For importers and customs brokers working with stone:
- Chapter 68 distinguishes by material type: marble and travertine (6802.91), calcareous stone (6802.92), granite (6802.93), other stone (6802.99). The duty rates differ across these headings.
- Lab analysis is CBP's method for ambiguous stones. If the stone's geological identity isn't documented, a binding ruling request with a physical sample triggers lab analysis — which is exactly how N355043 was resolved.
- "Other" is not safe when the material has its own heading. If there's any plausible argument that a stone could be granite, marble, or another specifically-named material, assuming "other" carries classification risk.
How Declaro Reads This
Declaro's classification engine is trained on 220,000+ CBP CROSS rulings, including the Chapter 68 stone corpus. For natural stone products, the engine identifies which material classification CBP has applied to similar descriptions — polished granite slabs, cut building stone, dimensional marble — and flags when a submitted description could be claimed under multiple headings.
When the material identity is unresolved, Declaro surfaces the ruling precedents rather than returning a single confident answer. A ruling like N355043 is indexed precisely because it shows CBP applying the specificity rule to override an importer's "other" suggestion — and that pattern is directly relevant to future stone classification questions.

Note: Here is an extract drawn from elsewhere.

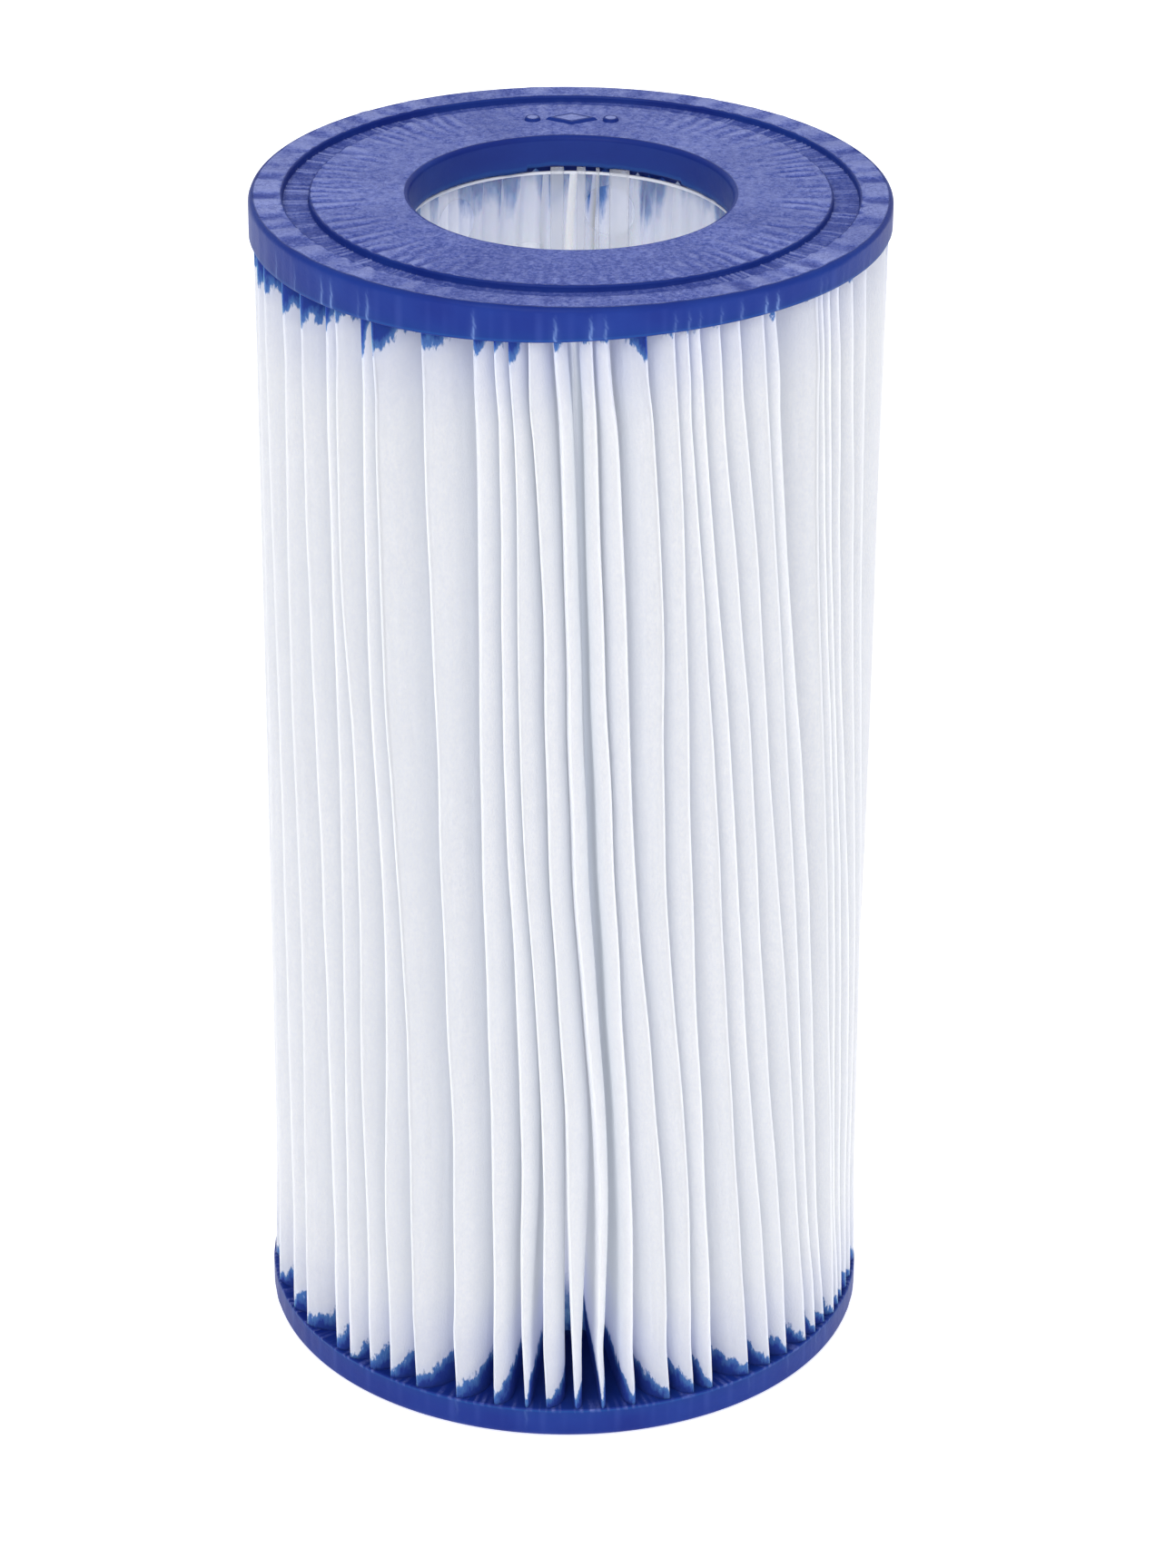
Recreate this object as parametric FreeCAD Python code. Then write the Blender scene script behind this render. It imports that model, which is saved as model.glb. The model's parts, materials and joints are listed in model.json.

Verify the Ruling Directly
Ruling N355043 is publicly available in CBP's CROSS database:
- CBP CROSS — search ruling N355043: rulings.cbp.gov
- Current HTS duty rates for Chapter 68 stone headings: hts.usitc.gov → Chapter 68
- Binding ruling request procedure (19 CFR Part 177): CBP Rulings Program
The ruling is two pages. The key sentence is one line long: "Laboratory analysis has determined that Branco Dunas is an igneous stone comprised predominantly of quartz and alkali feldspars, and meets the geological definition of granite." Everything else follows from that.